Last night, Joss Whedon spoke at the Melbourne Writers Festival. Whedon fans get a bad rap online – obsessive, evangelical – so I first want to say that this Q&A was the most sane I’ve ever seen at the festival.
(According to my rigorous statistical math, this proves regular book nerds are much, much crazier than Firefly fans.)
Whedon spoke a little about taking on the Avengers movie for Marvel. He said that until Sam Raimi’s Spider-Man, he wasn’t convinced you could do a true superhero film – but also that Hollywood’s now jumped far too quickly to films like Watchmen, Kick-Ass, and Dark Knight. He wanted to enjoy more examples of ‘straight’ superhero movies before we started deconstructing them, and tearing their poor heroes apart.
It made me remember how superhero films used to be a rarity.

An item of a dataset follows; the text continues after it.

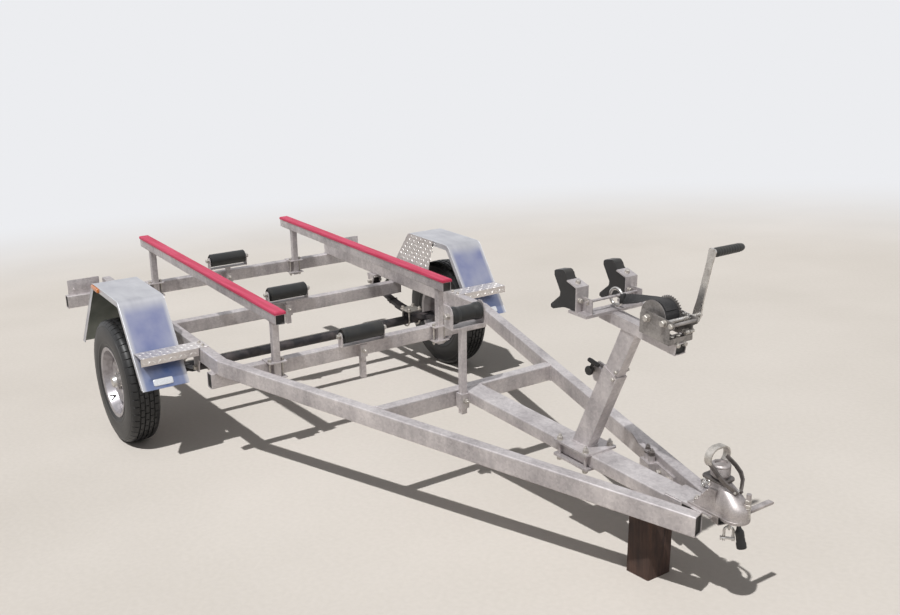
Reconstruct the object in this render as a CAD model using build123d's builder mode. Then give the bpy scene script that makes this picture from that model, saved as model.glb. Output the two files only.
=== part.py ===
"""Boat trailer: single axle, galvanised, with bunks, keel rollers and a hand winch.

The trailer is drawn level, X forward from the axle, Y to its left, Z up from the
ground. It is parked nose down on a timber block, so each piece is turned by the
same small angle about the axle as it is written (see save).
"""

from build123d import *
from math import atan2, cos, pi, radians, sin, sqrt, tan
import os

os.makedirs("parts", exist_ok=True)

# How it stands
NOSE_DOWN = 4.7             # degrees that the drawbar drops towards the coupling
AXLE_FROM_CENTRE = -1019.4  # X of the axle from the middle of the whole trailer

# Wheels
TYRE_R = 322.0
RIM_R = 182.5
WHEEL_Y = 1002.0            # middle of the tyre

# Rails and cross members, all 75 x 50 hollow section
RAIL_H = 75.0
RAIL_W = 50.0
WALL = 3.0
CORNER_R = 6.0
RAIL_TOP = 588.0
RAIL_BOTTOM = RAIL_TOP - RAIL_H
RAIL_Y = 753.0              # centre line where the rails run parallel
RAIL_REAR_X = -1092.0
BEND_X = 714.0
TIP_X = 3015.0
TIP_Y = 62.0                # centre line at the front end
LEG_ANGLE = atan2(RAIL_Y - TIP_Y, TIP_X - BEND_X)

# Cross members: X of each front face
REAR_MEMBER_X = -1050.0
MIDDLE_MEMBER_X = -182.0
FRONT_MEMBER_X = 681.0
NECK_MEMBER_X = 1661.0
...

Franchises were kicked off by Donner’s 1978 Superman and Burton’s 1989 Batman, of course, but nothing like the avalanche of onscreen superheroes we have now. Some of the best comic book movies weren’t based on comics at all, just inspired by them: Raimi’s Darkman is one of my all-time favourite B-films.

Sometimes, though, there’s nothing to do but squint if you want movies featuring your favourite superheroes.

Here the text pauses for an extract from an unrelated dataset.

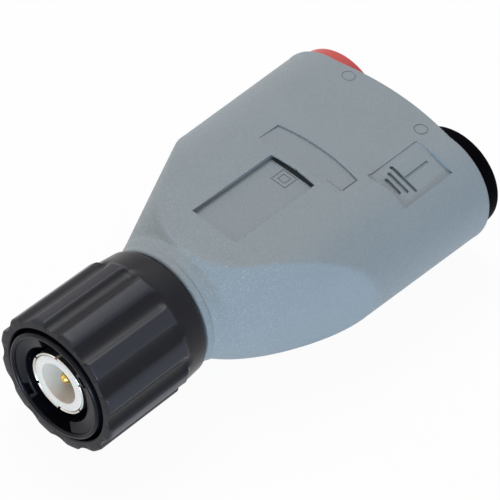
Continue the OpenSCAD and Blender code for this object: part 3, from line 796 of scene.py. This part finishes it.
def collar_seat_cutters():
    """Round seats for the two sockets' collars, open to the rear."""
    tools = []
    depth = REAR_Y + 2 - SEAT_Y
    for side in (-1, 1):
        mesh = bmesh.new()
        bmesh.ops.create_cone(mesh, cap_ends=True, segments=96, radius1=COLLAR_SEAT_R,
                              radius2=COLLAR_SEAT_R, depth=depth)
        tools.append(turned_cutter(mesh, (side * SOCKET_X, SEAT_Y + depth / 2, 0)))
    return tools


def housing_rings():
    """Rings along the housing's outside, round its rear edge and back through its inside."""
    neck_edge = arc((NECK_R - NECK_ROUND, NECK_Y + NECK_ROUND), NECK_ROUND, -90, 0, 3)
    rings = [round_ring(NECK_SPIGOT_R, NOSE_Y), round_ring(NECK_SPIGOT_R, NECK_Y)]
    rings += [round_ring(radius, y) for radius, y in neck_edge]
    rings.append(round_ring(NECK_R, FLARE_Y - 0.1))
    for i in range(FLARE_RINGS + RINGS_PAST_KNEE + 1):
        step = FLARE_L * i / FLARE_RINGS
        fade = max(0.0, 1 - step / GROOVE_L)
        rings.append(housing_ring(FLARE_Y + step, GROOVE_DEPTH * fade ** 2))
    barrel_start = FLARE_Y + FLARE_L * (FLARE_RINGS + RINGS_PAST_KNEE) / FLARE_RINGS
    barrel_end = REAR_Y - REAR_DROP - REAR_MARGIN
    rings += [housing_ring(y, 0) for y in spread(barrel_start, barrel_end, BARREL_RINGS)[1:]]
    rings += [housing_ring(REAR_Y, REAR_ROUND - across, along - REAR_ROUND)
              for across, along in arc((0, 0), REAR_ROUND, 0, 90, 4)]
    rings += [rabbet_ring(), rabbet_ring(PLATE_Y)]
    rings += [housing_ring(y, WALL) for y in spread(PLATE_Y, BULKHEAD_Y, INNER_RINGS)]
    return rings + [round_ring(NECK_BORE_R, BULKHEAD_Y), round_ring(NECK_BORE_R, NOSE_Y)]


def make_housing():
    mesh = bmesh.new()
    extruded_rings(mesh, housing_rings())
    piece = finished("housing", mesh, "housing_grey", "adapter_body", "housing_shell")
    ring_marks = [ring_mark(x, y, depth) for x, y, depth in RING_MARKS]
    cut_away(piece, ring_marks + pocket_cutters() + [arch_cutter(), panel_cutter()]
             + collar_seat_cutters())
    cut_away(piece, earth_sign_cutters() + double_square_cutters() + panel_lines(), sharp_from=28)
    even_shading(piece)


# Coupling
RIB_COUNT = 12
RIB_TURN = math.radians(22)
RIB_L = 12.4
RUN_OUT_Y = RIB_L - 1.8
RIB_FRONT_ROUND = 0.3
RIB_END_ROUND = 0.15
FLUTE_DEPTH = 0.6
FLUTE_R = 2.4
FLUTE_BLEND = 0.12
BAND_FRONT_R = 8.65
BAND_REAR_R = 8.35
BAND_ROUND = 0.45
SKIRT_R = 6.9
SHOULDER_R = 5.05
MOUTH_R = 7.5
MOUTH_DEPTH = 2.4
MOUTH_CHAMFER = 0.12
RING_BORE_R = 6.35
RING_R = 7.05
SLEEVE_POINTS = 360


def flute_radius(angle, y):
    """Distance from the axis to the nearest flute's wall, or a large value where there is none."""
    no_flute = 1e3
    pitch = 2 * math.pi / RIB_COUNT
    off = (angle - RIB_TURN + pitch) % pitch - pitch / 2
    run_out = max(0.0, y - (RIB_L - FLUTE_R / 3))
    if run_out >= FLUTE_R:
        return no_flute
    radius = math.sqrt(FLUTE_R ** 2 - run_out ** 2)
    centre = RIB_R - FLUTE_DEPTH + FLUTE_R
    if abs(centre * math.sin(off)) >= radius:
        return no_flute
    return centre * math.cos(off) - math.sqrt(radius ** 2 - (centre * math.sin(off)) ** 2)


def sleeve_ring(radius, y, ribbed=False):
    points = []
    for i in range(SLEEVE_POINTS):
        angle = 2 * math.pi * i / SLEEVE_POINTS
        reach = smooth_min(radius, flute_radius(angle, y), FLUTE_BLEND) if ribbed else radius
        points.append((reach * math.cos(angle), y, reach * math.sin(angle)))
    return points


def ribbed_profile():
    """The (radius, y) points of the sleeve's outside, from its front edge to the band's rear."""
    band_radii = spread(BAND_FRONT_R, BAND_REAR_R, 6)[1:]
    band_ys = spread(RIB_L + 0.1, SLEEVE_REAR - BAND_ROUND, 6)[1:]
    front = (RIB_R - RIB_FRONT_ROUND, SLEEVE_FRONT + RIB_FRONT_ROUND)
    end = (RIB_R - RIB_END_ROUND, RIB_L - RIB_END_ROUND)
    return (arc(front, RIB_FRONT_ROUND, -90, 0, 3)
            + [(RIB_R, y) for y in spread(0.4, RUN_OUT_Y - 0.2, 6)]
            + [(RIB_R, y) for y in spread(RUN_OUT_Y, RIB_L - RIB_END_ROUND, 14)[1:]]
            + arc(end, RIB_END_ROUND, 0, 90, 3)[1:]
            + [(BAND_FRONT_R + 0.05, RIB_L), (BAND_FRONT_R, RIB_L + 0.06)]
            + list(zip(band_radii, band_ys)))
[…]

Like David Fincher’s Se7en. (Do I really have to type the number in the middle?) It’s secretly one of the best Batman movies ever made. It has the endless rain, portentous dialogue, villain with a ridiculous gimmick, and the hysterical masculine dramatics that good Gotham City stories require. There’s only one difference: in a true Batman story, Brad Pitt’s detective would soon return as a grim new villain, out for revenge.
It was about halfway through the Bourne trilogy that it hit me: an amnesiac, capable of great violence, tortured by that same capacity, struggling to uncover his past but soon realising he might not want to know? If only Matt Damon had less height, more hair, and pointy retractable claws, these would’ve been ideal Wolverine films.
I’ve always thought Paul Verhoeven’s Robocop perfectly captured the mix of arresting violence and blacker-than-black comedy that defines Judge Dredd. There’s a new Dredd movie coming, and they’ve promised to never take off his helmet. It sounds superficial, yes, but it’s a good start. Still, Dredd is such a strange character (so political, so funny, so British) it’s hard to believe even a well-meaning American-filmed version could do him justice.
And it might’ve taken Buffy the Vampire Slayer until recent issues of her new ‘Season Eight’ comic books to become faster than a speeding bullet, but she was never less than a great Spider-Man. She suffered through secret identity blues in exactly the same way, and her regular-life-versus-heroic-calling provided a perfect example of Uncle Ben’s “with great power comes great responsibility” curse.
Whedon said being offered Avengers was a thrill because he remembers reading the comics when he was eleven years old. Comic book influences have always been obvious in his writing. TV shows like Heroes would later take on the trappings of superhero stories while getting everything else about them horribly wrong, but Buffy showed the real meat of Marvel Comics.